En matière de circulation, le Grand Nouméa connaît aujourd’hui une situation comparable à celle qu’ont connue les villes à moyenne ou forte population en métropole dans les années 70, toutefois elle est aggravée du fait :
- - de la situation géographique de Nouméa construite sur une presqu’île
- - du regroupement de la plupart des activités économiques à Nouméa même, alors que beaucoup de gens résident en périphérie
- - de la culture du « tout voiture » soigneusement entretenue (« 200 véhicules vendus en quatre jours » au salon du 4x4 en 2009)
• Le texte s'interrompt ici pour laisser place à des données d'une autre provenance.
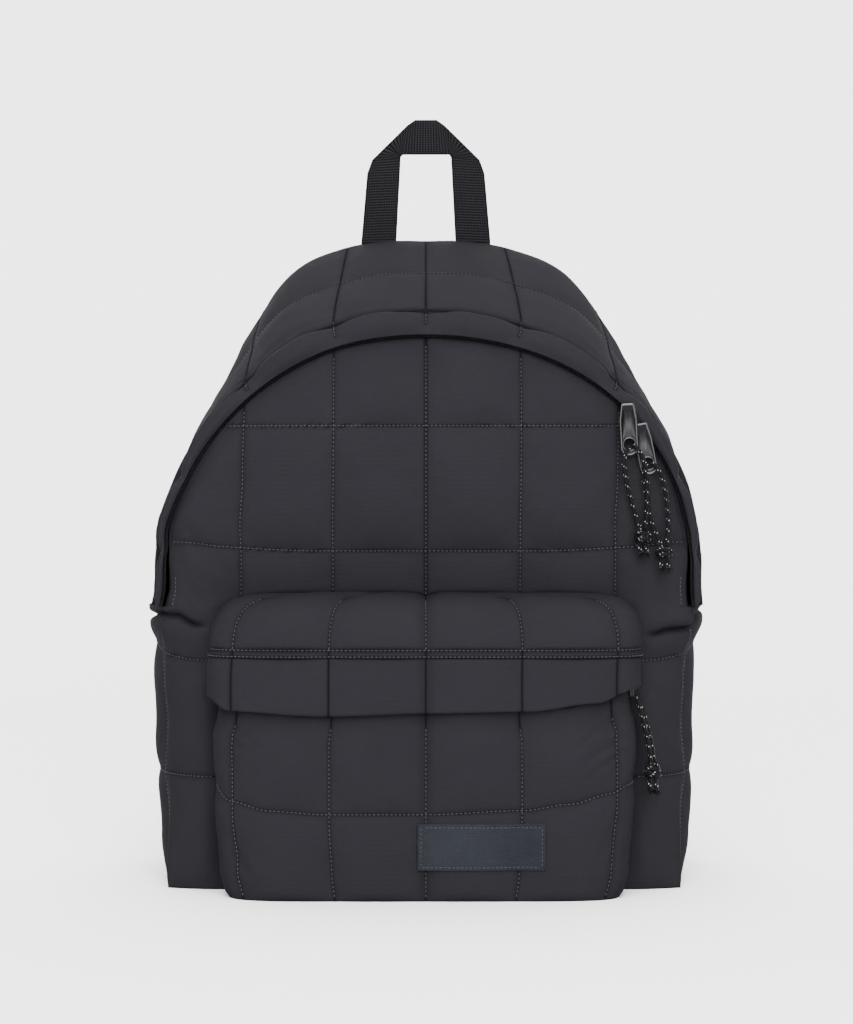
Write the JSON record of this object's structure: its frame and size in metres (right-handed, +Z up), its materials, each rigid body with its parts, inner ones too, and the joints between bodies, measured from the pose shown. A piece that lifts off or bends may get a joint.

- - des lacunes en termes de réglementation sur les déplacements urbains, imputables à l’inertie des pouvoirs publics et dont les importateurs de voitures tirent largement profit.
Cette situation est devenue particulièrement préoccupante, avec :
- - 14 300 nouvelles immatriculations en 2008, contre 9800 il y a 5 ans
- - un trafic de 2 950 véhicules par heure au Rond Point Berthelot
- ( Magéco) à la sortie de Nouméa aux heures de pointe.
- - 3 fois plus d’accidents que dans une ville comparable en métropole et 5 fois plus pour les accidents impliquant des cyclistes.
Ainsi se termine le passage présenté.